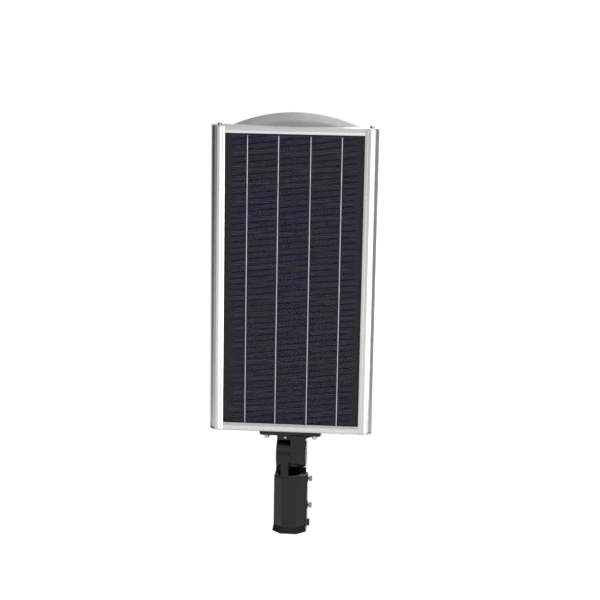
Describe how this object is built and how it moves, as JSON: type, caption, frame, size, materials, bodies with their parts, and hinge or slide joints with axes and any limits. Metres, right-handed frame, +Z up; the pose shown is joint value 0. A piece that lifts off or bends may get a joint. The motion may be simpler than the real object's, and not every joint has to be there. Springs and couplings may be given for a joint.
{
  "type": "solar street lamp",
  "caption": "Flat all-in-one solar street lamp head with a silver frame and arched nose, on a tilting black pole sleeve.",
  "frame": {"origin": "centre of the pole sleeve's open mouth, on the pole's axis", "axes": "+Z up the pole towards the lamp's nose, -Y the solar panel's side, +Y the light's side, +X to the right as the panel is seen"},
  "size_m": [0.34, 0.082, 0.8739],
  "materials": {
    "anodised_rail": "satin anodised",
    "end_plate": "satin",
    "zinc_steel": "bright zinc",
    "dull_steel": "dull",
    "stainless": "satin",
    "panel_glass": "low-iron, clear",
    "cell_silicon": "dark blue-black silicon",
    "ribbon_tin": "tinned",
    "black_laminate": "black film",
    "black_rubber": "matt",
    "grey_rubber": "matt",
    "black_plastic": "moulded",
    "cast_housing": "fine satin grey",
    "led_board": "white solder mask",
    "led_chip": "yellow phosphor",
    "clear_lens": "clear polycarbonate",
    "battery_wrap": "heat-shrink",
    "green_board": "solder mask",
    "controller_alu": "satin",
    "lead_sheath": "flexible",
    "red_sheath": "flexible",
    "sensor_white": "milky",
    "status_lens": "tinted",
    "black_powder_coat": "satin powder coat"
  },
  "bodies": {
    "sleeve": {"pole_sleeve": "black_powder_coat", "pivot_bolt": "dull_steel", "pivot_nut": "zinc_steel"},
    "head": {"left_rail": "anodised_rail", "right_rail": "anodised_rail", "top_bar": "anodised_rail", "bottom_bar": "anodised_rail", "top_end_plate": "end_plate", "bottom_end_plate": "end_plate", "end_plate_screws": "zinc_steel", "panel_glass": "panel_glass", "solar_cells": "cell_silicon", "busbar_ribbons": "ribbon_tin", "panel_backsheet": "black_laminate", "panel_seal": "black_rubber", "junction_box": "black_plastic", "rear_housing": "cast_housing", "housing_screws": "zinc_steel", "led_board": "led_board", "led_chips": "led_chip", "lens_gasket": "grey_rubber", "lens_plate": "clear_lens", "lens_screws": "zinc_steel", "battery_cells": "battery_wrap", "battery_holder": "black_plastic", "protection_board": "green_board", "cover_gasket": "grey_rubber", "battery_cover": "cast_housing", "battery_cover_screws": "zinc_steel", "controller_case": "controller_alu", "controller_lid": "controller_alu", "controller_board": "green_board", "panel_lead": "lead_sheath", "led_lead": "lead_sheath", "battery_lead": "red_sheath", "sensor_dome": "sensor_white", "sensor_ring": "black_plastic", "sensor_board": "green_board", "switch_body": "stainless", "button_spring": "stainless", "switch_nut": "zinc_steel", "status_light": "status_lens", "mounting_flange": "black_powder_coat", "backing_plate": "zinc_steel", "flange_bolts": "zinc_steel", "flange_washers": "zinc_steel", "flange_nuts": "zinc_steel", "earth_screw": "zinc_steel"},
    "button": {"power_button": "black_rubber"},
    "lower_screw": {"lower_clamp_screw": "zinc_steel"},
    "upper_screw": {"upper_clamp_screw": "zinc_steel"}
  },
  "joints": [
    {"name": "head_tilt", "type": "hinge", "parent": "sleeve", "child": "head", "pos_m": [0, 0, 0.166], "axis": [-1, 0, 0], "range_deg": [0, 90]},
    {"name": "power_press", "type": "slide", "parent": "head", "child": "button", "axis": [0, -1, 0], "range_m": [0, 0.0015], "stiffness_N_per_m": 900, "deforming": ["button_spring"]},
    {"name": "lower_clamp_travel", "type": "slide", "parent": "sleeve", "child": "lower_screw", "axis": [-1, 0, 0], "range_m": [0, 0.002]},
    {"name": "upper_clamp_travel", "type": "slide", "parent": "sleeve", "child": "upper_screw", "axis": [-1, 0, 0], "range_m": [0, 0.002]}
  ]
}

== What you have to do ==
Your task is to repeat the data exactly; please include every line.

== The response ==
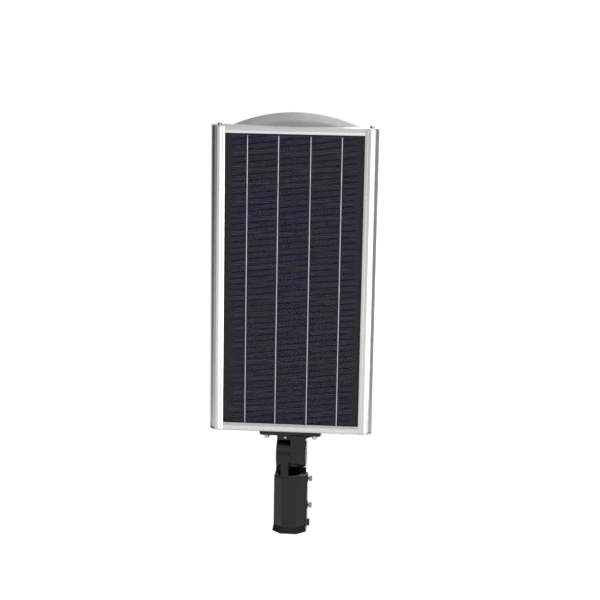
Describe how this object is built and how it moves, as JSON: type, caption, frame, size, materials, bodies with their parts, and hinge or slide joints with axes and any limits. Metres, right-handed frame, +Z up; the pose shown is joint value 0. A piece that lifts off or bends may get a joint. The motion may be simpler than the real object's, and not every joint has to be there. Springs and couplings may be given for a joint.
{
  "type": "solar street lamp",
  "caption": "Flat all-in-one solar street lamp head with a silver frame and arched nose, on a tilting black pole sleeve.",
  "frame": {"origin": "centre of the pole sleeve's open mouth, on the pole's axis", "axes": "+Z up the pole towards the lamp's nose, -Y the solar panel's side, +Y the light's side, +X to the right as the panel is seen"},
  "size_m": [0.34, 0.082, 0.8739],
  "materials": {
    "anodised_rail": "satin anodised",
    "end_plate": "satin",
    "zinc_steel": "bright zinc",
    "dull_steel": "dull",
    "stainless": "satin",
    "panel_glass": "low-iron, clear",
    "cell_silicon": "dark blue-black silicon",
    "ribbon_tin": "tinned",
    "black_laminate": "black film",
    "black_rubber": "matt",
    "grey_rubber": "matt",
    "black_plastic": "moulded",
    "cast_housing": "fine satin grey",
    "led_board": "white solder mask",
    "led_chip": "yellow phosphor",
    "clear_lens": "clear polycarbonate",
    "battery_wrap": "heat-shrink",
    "green_board": "solder mask",
    "controller_alu": "satin",
    "lead_sheath": "flexible",
    "red_sheath": "flexible",
    "sensor_white": "milky",
    "status_lens": "tinted",
    "black_powder_coat": "satin powder coat"
  },
  "bodies": {
    "sleeve": {"pole_sleeve": "black_powder_coat", "pivot_bolt": "dull_steel", "pivot_nut": "zinc_steel"},
    "head": {"left_rail": "anodised_rail", "right_rail": "anodised_rail", "top_bar": "anodised_rail", "bottom_bar": "anodised_rail", "top_end_plate": "end_plate", "bottom_end_plate": "end_plate", "end_plate_screws": "zinc_steel", "panel_glass": "panel_glass", "solar_cells": "cell_silicon", "busbar_ribbons": "ribbon_tin", "panel_backsheet": "black_laminate", "panel_seal": "black_rubber", "junction_box": "black_plastic", "rear_housing": "cast_housing", "housing_screws": "zinc_steel", "led_board": "led_board", "led_chips": "led_chip", "lens_gasket": "grey_rubber", "lens_plate": "clear_lens", "lens_screws": "zinc_steel", "battery_cells": "battery_wrap", "battery_holder": "black_plastic", "protection_board": "green_board", "cover_gasket": "grey_rubber", "battery_cover": "cast_housing", "battery_cover_screws": "zinc_steel", "controller_case": "controller_alu", "controller_lid": "controller_alu", "controller_board": "green_board", "panel_lead": "lead_sheath", "led_lead": "lead_sheath", "battery_lead": "red_sheath", "sensor_dome": "sensor_white", "sensor_ring": "black_plastic", "sensor_board": "green_board", "switch_body": "stainless", "button_spring": "stainless", "switch_nut": "zinc_steel", "status_light": "status_lens", "mounting_flange": "black_powder_coat", "backing_plate": "zinc_steel", "flange_bolts": "zinc_steel", "flange_washers": "zinc_steel", "flange_nuts": "zinc_steel", "earth_screw": "zinc_steel"},
    "button": {"power_button": "black_rubber"},
    "lower_screw": {"lower_clamp_screw": "zinc_steel"},
    "upper_screw": {"upper_clamp_screw": "zinc_steel"}
  },
  "joints": [
    {"name": "head_tilt", "type": "hinge", "parent": "sleeve", "child": "head", "pos_m": [0, 0, 0.166], "axis": [-1, 0, 0], "range_deg": [0, 90]},
    {"name": "power_press", "type": "slide", "parent": "head", "child": "button", "axis": [0, -1, 0], "range_m": [0, 0.0015], "stiffness_N_per_m": 900, "deforming": ["button_spring"]},
    {"name": "lower_clamp_travel", "type": "slide", "parent": "sleeve", "child": "lower_screw", "axis": [-1, 0, 0], "range_m": [0, 0.002]},
    {"name": "upper_clamp_travel", "type": "slide", "parent": "sleeve", "child": "upper_screw", "axis": [-1, 0, 0], "range_m": [0, 0.002]}
  ]
}